Task material:

________

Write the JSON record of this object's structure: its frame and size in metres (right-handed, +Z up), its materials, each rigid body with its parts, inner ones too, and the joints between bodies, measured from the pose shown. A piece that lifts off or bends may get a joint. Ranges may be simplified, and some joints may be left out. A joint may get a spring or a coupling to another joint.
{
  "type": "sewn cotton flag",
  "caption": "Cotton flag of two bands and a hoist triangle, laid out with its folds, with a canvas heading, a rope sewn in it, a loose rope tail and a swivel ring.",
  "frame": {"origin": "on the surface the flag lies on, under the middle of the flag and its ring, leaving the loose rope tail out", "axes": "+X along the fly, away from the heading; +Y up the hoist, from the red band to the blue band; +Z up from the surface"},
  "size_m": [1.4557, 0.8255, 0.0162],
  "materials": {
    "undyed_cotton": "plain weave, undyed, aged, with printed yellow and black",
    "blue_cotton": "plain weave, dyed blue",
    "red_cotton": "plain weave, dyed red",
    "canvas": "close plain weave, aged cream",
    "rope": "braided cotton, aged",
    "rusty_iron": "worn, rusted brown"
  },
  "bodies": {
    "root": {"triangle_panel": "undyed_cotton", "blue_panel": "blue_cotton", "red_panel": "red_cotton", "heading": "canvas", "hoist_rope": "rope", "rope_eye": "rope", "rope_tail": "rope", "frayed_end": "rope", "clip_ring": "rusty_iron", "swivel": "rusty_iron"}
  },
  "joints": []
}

________

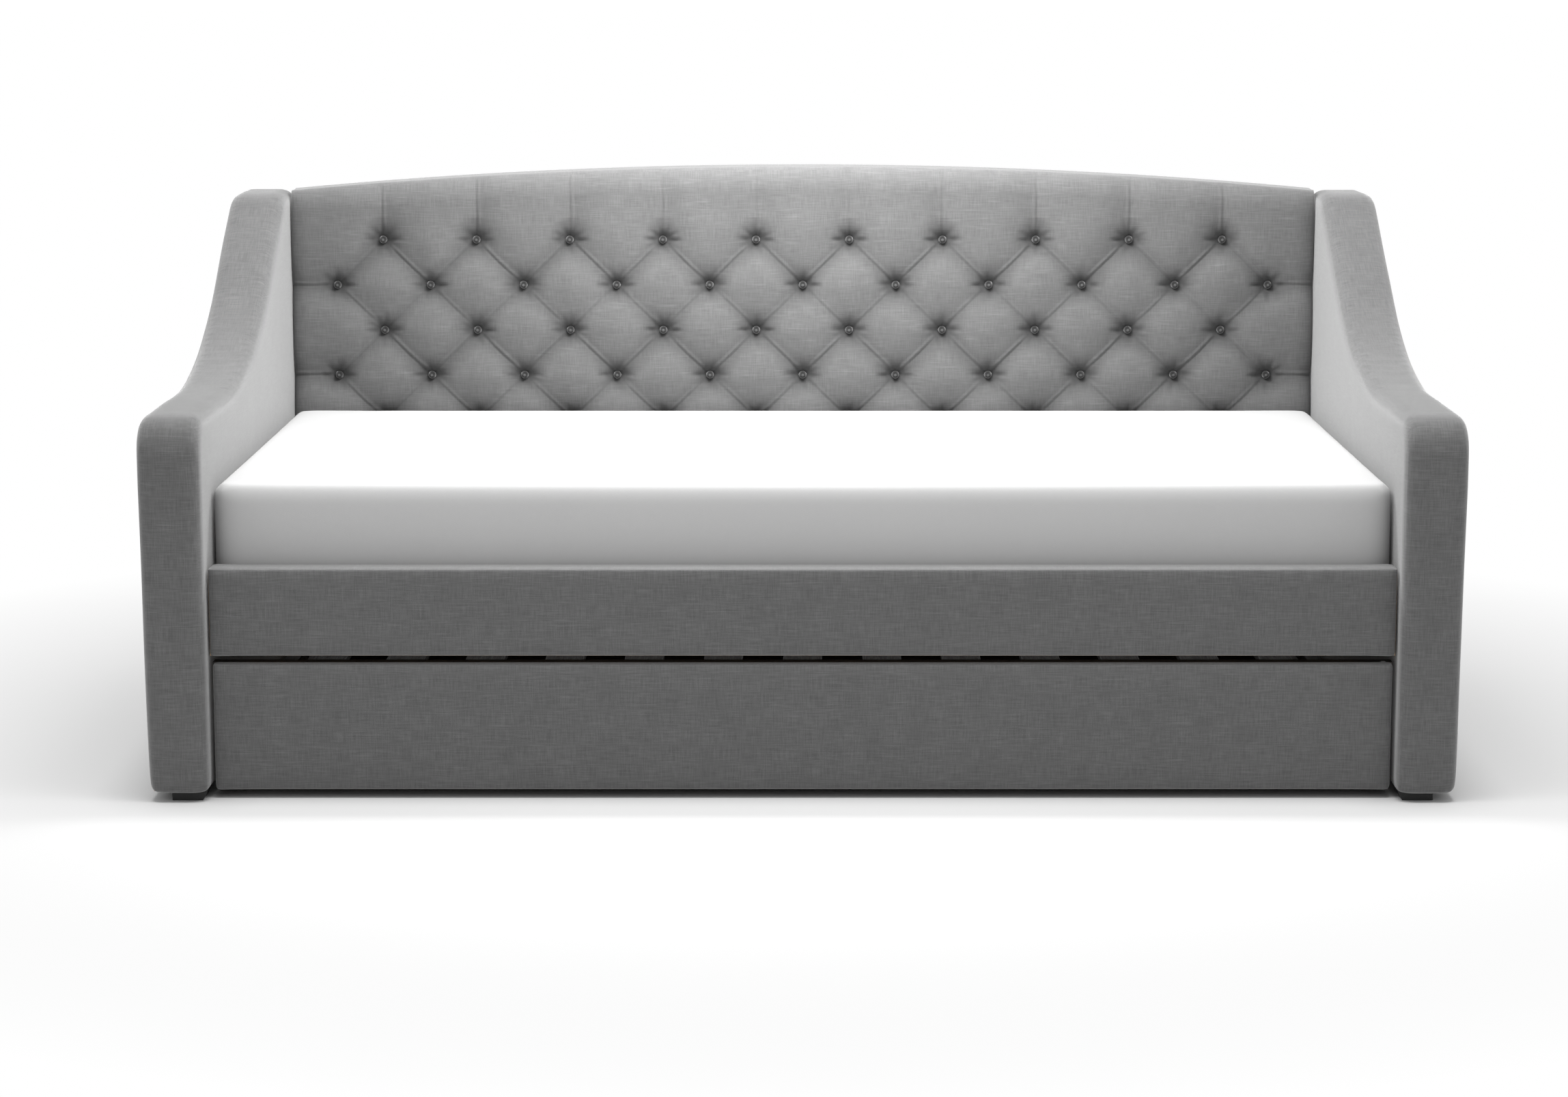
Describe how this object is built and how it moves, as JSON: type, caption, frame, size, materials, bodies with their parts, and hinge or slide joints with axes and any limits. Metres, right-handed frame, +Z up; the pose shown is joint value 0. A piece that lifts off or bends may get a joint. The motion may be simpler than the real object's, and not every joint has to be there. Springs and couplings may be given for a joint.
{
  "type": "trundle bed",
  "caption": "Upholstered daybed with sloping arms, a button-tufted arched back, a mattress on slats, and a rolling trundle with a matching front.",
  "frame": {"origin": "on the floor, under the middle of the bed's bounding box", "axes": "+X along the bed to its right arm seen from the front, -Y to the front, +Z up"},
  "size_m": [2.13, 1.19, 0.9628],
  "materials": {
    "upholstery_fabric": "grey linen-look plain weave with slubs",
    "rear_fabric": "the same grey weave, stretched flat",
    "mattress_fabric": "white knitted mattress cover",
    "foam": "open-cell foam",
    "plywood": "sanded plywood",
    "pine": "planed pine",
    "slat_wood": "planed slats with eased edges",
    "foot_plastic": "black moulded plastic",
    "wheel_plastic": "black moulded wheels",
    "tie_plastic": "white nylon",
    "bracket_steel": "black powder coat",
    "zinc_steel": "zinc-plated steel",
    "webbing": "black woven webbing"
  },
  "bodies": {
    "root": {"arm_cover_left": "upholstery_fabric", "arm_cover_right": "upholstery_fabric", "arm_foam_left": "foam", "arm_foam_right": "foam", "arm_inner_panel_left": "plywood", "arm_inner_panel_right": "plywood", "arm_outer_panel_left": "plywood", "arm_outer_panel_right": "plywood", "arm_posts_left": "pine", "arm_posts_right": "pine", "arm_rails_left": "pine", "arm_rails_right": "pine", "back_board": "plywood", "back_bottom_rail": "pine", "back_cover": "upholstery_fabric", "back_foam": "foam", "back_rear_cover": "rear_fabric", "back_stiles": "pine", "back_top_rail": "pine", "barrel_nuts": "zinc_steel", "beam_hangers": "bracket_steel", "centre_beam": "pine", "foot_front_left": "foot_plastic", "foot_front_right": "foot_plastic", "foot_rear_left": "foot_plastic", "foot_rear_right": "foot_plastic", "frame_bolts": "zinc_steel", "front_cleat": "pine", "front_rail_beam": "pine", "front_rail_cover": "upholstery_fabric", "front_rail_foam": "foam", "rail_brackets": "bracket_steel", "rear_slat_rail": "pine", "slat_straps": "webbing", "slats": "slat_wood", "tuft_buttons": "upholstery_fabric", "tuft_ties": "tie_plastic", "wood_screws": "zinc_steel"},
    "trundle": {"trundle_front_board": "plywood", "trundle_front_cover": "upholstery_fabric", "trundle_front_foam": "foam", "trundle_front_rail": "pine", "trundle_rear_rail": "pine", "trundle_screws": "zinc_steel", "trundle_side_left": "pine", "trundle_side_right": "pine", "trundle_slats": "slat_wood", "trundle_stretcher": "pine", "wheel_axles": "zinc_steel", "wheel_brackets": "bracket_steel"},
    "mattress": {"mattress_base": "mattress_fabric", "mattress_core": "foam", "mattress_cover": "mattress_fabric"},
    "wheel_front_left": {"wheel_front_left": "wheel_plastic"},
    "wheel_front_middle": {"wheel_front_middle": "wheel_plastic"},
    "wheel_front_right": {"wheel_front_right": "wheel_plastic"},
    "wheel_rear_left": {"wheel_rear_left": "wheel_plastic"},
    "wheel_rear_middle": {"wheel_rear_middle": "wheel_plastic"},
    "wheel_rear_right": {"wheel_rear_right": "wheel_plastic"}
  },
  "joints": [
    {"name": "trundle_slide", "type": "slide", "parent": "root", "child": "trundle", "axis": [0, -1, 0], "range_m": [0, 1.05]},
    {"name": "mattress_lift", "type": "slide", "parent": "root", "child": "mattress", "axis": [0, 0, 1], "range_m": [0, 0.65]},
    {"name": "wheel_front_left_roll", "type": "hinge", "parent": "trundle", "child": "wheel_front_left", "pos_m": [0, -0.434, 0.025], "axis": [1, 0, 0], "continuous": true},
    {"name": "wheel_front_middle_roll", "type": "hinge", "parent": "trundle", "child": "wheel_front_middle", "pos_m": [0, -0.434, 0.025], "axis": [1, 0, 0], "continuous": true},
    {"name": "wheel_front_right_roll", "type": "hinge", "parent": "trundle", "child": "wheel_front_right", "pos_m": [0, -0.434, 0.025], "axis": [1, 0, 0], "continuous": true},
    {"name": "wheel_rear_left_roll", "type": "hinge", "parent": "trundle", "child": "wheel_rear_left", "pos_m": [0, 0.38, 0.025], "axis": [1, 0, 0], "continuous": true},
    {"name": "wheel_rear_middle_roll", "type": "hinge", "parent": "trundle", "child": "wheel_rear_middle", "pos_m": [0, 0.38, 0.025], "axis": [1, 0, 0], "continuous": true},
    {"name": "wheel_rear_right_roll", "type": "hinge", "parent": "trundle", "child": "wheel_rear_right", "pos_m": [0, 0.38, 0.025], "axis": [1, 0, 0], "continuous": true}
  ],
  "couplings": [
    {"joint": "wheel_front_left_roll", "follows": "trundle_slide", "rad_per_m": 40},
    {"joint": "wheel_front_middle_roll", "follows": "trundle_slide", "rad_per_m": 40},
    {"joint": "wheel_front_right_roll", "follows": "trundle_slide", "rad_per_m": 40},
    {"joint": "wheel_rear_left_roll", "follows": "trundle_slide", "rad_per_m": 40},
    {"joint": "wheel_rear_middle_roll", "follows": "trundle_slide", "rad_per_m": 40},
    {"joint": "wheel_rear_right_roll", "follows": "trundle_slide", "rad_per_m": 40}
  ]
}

________

What to produce: Write out every line from the entries where "object" appears.

Answer below:
Write the JSON record of this object's structure: its frame and size in metres (right-handed, +Z up), its materials, each rigid body with its parts, inner ones too, and the joints between bodies, measured from the pose shown. A piece that lifts off or bends may get a joint. Ranges may be simplified, and some joints may be left out. A joint may get a spring or a coupling to another joint.
Describe how this object is built and how it moves, as JSON: type, caption, frame, size, materials, bodies with their parts, and hinge or slide joints with axes and any limits. Metres, right-handed frame, +Z up; the pose shown is joint value 0. A piece that lifts off or bends may get a joint. The motion may be simpler than the real object's, and not every joint has to be there. Springs and couplings may be given for a joint.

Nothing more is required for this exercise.